Thursday, January 5, 2017



I gotta be honest, I'm a little nervous about the fact that I already published one blog this week, and it happened to be an "ode" to my friend, for her birthday, AND it also happens to be my husband's birthday, tomorrow. I will not be writing an ode to my husband. There are a couple of reasons for this, but the first thing that comes to mind is, that generally speaking, most normal-minded people want to vomit at the first sight of PDA over social media. Now, I'm not sure if this is a jealousy thing (it could be), or an overall feeling of being uncomfortable with all that emoting (possibly), or that's it usually a total crock of shit (ding-ding-ding-winner-winner-chicken-and-champagne-for-dinner). I am not trying to knock anyone, at all, but if I were to write a long blog about how Tommy and I are soulmates, I would be blowing absolute smoke up all your asses. I'm pretty sure, those who know us, are WELL aware of that. I think Tommy and I are like most couples in our life stage, sometimes things are great. Other times, we want to fucking kill each other not so much. Also, I know that Tommy does not want me gushing over him (gag) on social media. So, I'm being a good wife by NOT writing a blog piece for his birthday, and instead, saving a different kind of piece for him, for when he gets home. I could be talking about cake, you animals. But I'm not. 2017 is going to be spicy. Bring it. 

What's to drink....

I figured with the new year, I would start being more mindful about the money that I spend. I am doing a little experiment this month, to see if paying for things with cold hard cash, instead of a credit card, makes me stop, and really THINK about whether or not I really need said item. I set an allowance for myself for every week. This does not fit in the allowance. This pinot noir is around $60 a bottle, so it's one to be saved for a special occasion (like a 40th birthday). It's really delicious, super smooth, and full of berries. When I read about it, I found out this bottle is good to drink until 2022. This wine wouldn't make it a week in my house. No bottle does, really. Find a special occasion (or make one up) and give it a shot. Cheers!
 Martinelli "Moonshine Ranch" Russian River Valley Pinot Noir


What's to eat....

This is one of them that photographs more like dog food, and less like edible for human consumption, but I needed something for this blog, I made it, and it's actually really good. I opted to only use spices and skip out on the barbecue sauce, because we could all stand to do without the sugar after gorging ourselves all last month. But, by far the most exciting thing about this dish, besides it being easy and delicious, was that I got to use the most romantic Christmas present my husband has ever gotten me, my new set of meat claws. Behold, these babies. 
Part kitchen tool, part wolverine, part weapon, all romance. 

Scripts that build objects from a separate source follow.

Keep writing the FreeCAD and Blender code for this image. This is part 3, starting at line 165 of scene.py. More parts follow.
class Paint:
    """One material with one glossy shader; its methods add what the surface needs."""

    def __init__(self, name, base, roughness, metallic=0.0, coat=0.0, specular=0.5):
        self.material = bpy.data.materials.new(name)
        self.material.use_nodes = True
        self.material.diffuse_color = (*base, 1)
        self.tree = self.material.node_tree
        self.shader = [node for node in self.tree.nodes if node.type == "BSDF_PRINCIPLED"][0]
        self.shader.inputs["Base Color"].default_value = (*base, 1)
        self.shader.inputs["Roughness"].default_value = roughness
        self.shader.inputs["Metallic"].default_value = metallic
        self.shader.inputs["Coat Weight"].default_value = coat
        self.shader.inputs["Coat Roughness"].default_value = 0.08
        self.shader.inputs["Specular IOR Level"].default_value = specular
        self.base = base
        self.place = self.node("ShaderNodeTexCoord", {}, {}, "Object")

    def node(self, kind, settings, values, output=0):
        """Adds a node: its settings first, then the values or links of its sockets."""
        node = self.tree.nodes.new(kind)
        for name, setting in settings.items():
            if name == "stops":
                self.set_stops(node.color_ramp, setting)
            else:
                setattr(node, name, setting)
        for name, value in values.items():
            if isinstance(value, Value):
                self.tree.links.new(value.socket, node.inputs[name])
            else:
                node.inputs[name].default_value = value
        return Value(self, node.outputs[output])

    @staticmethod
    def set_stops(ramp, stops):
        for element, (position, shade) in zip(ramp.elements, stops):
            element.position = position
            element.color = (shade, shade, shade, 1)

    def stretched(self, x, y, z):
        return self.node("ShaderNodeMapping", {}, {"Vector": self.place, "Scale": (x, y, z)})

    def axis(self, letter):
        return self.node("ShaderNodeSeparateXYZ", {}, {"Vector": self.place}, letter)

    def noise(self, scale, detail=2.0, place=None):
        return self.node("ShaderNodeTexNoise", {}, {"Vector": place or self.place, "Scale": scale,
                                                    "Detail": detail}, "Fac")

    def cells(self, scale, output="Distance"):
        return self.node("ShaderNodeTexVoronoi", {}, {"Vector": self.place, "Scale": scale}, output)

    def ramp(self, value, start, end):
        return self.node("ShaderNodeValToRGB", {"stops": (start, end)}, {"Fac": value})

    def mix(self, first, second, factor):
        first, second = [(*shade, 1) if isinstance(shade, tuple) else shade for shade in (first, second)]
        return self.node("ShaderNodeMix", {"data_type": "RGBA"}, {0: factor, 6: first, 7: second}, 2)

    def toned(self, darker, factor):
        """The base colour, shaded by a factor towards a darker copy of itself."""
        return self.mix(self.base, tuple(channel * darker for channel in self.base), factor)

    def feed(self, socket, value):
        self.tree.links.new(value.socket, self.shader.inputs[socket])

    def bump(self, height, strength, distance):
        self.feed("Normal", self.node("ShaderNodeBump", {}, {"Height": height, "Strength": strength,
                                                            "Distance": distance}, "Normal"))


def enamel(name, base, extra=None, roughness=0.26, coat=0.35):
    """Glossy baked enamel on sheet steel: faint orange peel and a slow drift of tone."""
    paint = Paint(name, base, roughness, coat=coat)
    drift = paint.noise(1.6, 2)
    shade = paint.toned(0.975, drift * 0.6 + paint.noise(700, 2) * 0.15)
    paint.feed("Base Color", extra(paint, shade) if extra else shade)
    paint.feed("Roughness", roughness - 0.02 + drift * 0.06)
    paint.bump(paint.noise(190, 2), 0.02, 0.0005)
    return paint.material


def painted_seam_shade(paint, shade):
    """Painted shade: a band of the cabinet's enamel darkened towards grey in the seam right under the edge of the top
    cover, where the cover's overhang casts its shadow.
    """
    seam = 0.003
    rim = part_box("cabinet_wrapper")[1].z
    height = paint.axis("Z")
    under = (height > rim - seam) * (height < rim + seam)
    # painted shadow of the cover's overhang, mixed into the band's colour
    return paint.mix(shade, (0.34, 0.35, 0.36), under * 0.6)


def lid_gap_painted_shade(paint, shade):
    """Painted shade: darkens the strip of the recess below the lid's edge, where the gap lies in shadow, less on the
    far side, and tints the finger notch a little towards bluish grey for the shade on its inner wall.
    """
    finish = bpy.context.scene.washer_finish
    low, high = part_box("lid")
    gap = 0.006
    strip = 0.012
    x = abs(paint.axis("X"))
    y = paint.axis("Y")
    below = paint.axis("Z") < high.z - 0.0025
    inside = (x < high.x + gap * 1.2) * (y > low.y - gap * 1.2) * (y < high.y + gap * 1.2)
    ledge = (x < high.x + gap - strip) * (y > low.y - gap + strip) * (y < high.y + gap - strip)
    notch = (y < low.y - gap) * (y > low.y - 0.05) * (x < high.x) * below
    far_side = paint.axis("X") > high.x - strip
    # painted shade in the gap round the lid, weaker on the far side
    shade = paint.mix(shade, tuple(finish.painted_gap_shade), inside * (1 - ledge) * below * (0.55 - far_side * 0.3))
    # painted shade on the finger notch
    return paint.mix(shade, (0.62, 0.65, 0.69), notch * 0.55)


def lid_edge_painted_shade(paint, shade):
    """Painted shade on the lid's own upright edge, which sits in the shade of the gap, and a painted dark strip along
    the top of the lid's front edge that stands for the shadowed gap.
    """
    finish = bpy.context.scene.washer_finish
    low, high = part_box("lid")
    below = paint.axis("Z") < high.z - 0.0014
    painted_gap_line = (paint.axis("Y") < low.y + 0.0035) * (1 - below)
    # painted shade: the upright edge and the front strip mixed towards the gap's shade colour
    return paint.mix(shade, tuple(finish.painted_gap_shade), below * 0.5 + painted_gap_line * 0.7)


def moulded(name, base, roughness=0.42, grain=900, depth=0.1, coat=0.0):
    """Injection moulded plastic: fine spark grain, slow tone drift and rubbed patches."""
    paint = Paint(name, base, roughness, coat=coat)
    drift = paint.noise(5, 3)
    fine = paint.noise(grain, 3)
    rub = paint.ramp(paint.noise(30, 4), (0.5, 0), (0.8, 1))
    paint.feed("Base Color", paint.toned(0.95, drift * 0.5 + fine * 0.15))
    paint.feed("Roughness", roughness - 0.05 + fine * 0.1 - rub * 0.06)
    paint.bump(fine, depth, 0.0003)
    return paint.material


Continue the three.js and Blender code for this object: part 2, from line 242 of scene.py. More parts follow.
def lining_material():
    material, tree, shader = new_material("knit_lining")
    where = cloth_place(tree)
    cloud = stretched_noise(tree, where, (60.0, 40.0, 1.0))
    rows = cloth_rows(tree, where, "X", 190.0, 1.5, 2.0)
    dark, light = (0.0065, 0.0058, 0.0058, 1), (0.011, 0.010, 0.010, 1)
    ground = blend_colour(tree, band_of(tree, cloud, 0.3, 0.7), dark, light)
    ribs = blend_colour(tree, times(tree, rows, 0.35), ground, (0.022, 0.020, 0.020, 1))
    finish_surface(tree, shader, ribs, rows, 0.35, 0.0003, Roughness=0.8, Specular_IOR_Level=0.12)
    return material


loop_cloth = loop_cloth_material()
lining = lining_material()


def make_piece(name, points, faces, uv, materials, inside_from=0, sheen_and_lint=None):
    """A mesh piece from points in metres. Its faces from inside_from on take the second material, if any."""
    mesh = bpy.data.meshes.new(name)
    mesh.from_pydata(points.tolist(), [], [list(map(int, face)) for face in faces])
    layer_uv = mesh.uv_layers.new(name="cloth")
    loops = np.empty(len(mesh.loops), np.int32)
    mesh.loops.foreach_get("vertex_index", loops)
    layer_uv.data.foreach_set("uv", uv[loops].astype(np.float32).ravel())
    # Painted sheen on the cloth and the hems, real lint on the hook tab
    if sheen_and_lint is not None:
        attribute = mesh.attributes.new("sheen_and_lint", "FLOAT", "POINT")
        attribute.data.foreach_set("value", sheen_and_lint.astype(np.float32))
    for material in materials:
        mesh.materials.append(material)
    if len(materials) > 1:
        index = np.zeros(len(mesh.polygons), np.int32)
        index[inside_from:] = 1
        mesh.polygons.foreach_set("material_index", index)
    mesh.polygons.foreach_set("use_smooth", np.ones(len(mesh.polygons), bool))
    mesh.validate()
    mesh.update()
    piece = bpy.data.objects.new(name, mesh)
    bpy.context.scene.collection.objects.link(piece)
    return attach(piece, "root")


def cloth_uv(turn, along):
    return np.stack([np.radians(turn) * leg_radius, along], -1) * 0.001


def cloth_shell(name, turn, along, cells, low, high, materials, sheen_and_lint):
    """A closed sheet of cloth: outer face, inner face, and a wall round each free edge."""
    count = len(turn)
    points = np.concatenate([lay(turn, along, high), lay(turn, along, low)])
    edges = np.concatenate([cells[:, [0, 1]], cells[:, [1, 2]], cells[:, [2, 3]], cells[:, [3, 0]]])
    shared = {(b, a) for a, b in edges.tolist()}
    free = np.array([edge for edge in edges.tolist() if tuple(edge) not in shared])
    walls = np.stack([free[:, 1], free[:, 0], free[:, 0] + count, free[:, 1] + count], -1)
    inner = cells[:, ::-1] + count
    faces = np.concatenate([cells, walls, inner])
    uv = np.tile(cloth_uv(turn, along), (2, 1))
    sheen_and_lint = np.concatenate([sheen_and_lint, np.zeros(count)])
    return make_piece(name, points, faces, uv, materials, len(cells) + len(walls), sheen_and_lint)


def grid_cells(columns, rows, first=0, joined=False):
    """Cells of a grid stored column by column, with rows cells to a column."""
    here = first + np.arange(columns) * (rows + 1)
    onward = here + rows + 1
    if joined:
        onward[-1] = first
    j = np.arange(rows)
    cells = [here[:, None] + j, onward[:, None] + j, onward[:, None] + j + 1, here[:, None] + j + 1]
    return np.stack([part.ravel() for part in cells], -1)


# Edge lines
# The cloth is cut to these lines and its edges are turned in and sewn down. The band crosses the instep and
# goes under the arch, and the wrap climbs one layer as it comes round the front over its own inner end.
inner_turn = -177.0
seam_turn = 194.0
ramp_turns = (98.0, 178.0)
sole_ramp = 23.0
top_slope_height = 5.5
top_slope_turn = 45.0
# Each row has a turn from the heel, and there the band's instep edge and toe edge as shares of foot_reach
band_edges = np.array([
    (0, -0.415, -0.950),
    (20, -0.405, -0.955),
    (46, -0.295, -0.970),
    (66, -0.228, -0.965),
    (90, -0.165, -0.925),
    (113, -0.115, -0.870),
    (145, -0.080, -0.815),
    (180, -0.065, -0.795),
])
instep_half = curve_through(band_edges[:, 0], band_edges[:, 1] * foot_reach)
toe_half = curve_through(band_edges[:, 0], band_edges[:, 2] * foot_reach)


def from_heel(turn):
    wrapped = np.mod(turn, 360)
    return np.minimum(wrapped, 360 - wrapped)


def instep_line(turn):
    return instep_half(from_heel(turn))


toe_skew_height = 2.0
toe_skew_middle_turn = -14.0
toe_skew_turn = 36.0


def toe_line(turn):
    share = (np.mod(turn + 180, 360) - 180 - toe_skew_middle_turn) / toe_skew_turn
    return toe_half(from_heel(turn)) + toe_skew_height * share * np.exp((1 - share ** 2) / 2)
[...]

Crock Pot Pulled Pork (that looks like shit but tastes really good)

(5-8 lb) Pork Shoulder
Season liberally with salt, pepper, garlic powder, onion powder, and throw in a crock pot with a few tablespoons of liquid smoke.
Cook 6 hours on high
Shred the hell out of it with your sexy meat claws

Working on my 2017....


We have made it. I don't think I am alone in saying we suffered some bumps and bruises along the way. The last few months of 2016 were especially challenging for me. I found myself in uncharted territory, and had to find a way to cope with a lot of discomfort. I have used an array of coping mechanisms, as any human will do, that included, but are not limited to crying, wine, food, therapy, exercise, xanax, self-help books, more wine, and so on. It's not all pretty, and it's not all ideal, but it's survival. So, now we come to 2017, not with a clean slate, but with more experience, and more knowledge to deal with what lies ahead. And while there is no way to control everything that is going to happen, we can surely set some intentions and goals to balance out what WE are DOING, and what is HAPPENING around us. For me, I would like to write more. I would like to find an outlet to help people (not just help them get drunk and fed). Writing makes me feel good. Helping people gives me purpose. I think that's a good start. I am willing to say that I have no fucking clue what 2017 holds in store for us, but I'm ready for it. I think. I hope. I'm going to definitely still be using some of those coping mechanisms mentioned above.

Wishing you ALL of the Good Stuff. 

XO
Tara

P.S. Happy birthday, Tommy. I hope that 42 brings you happiness, health, and a Notre Dame winning season. I love the meat claws, and I love you. (Now everyone is gagging).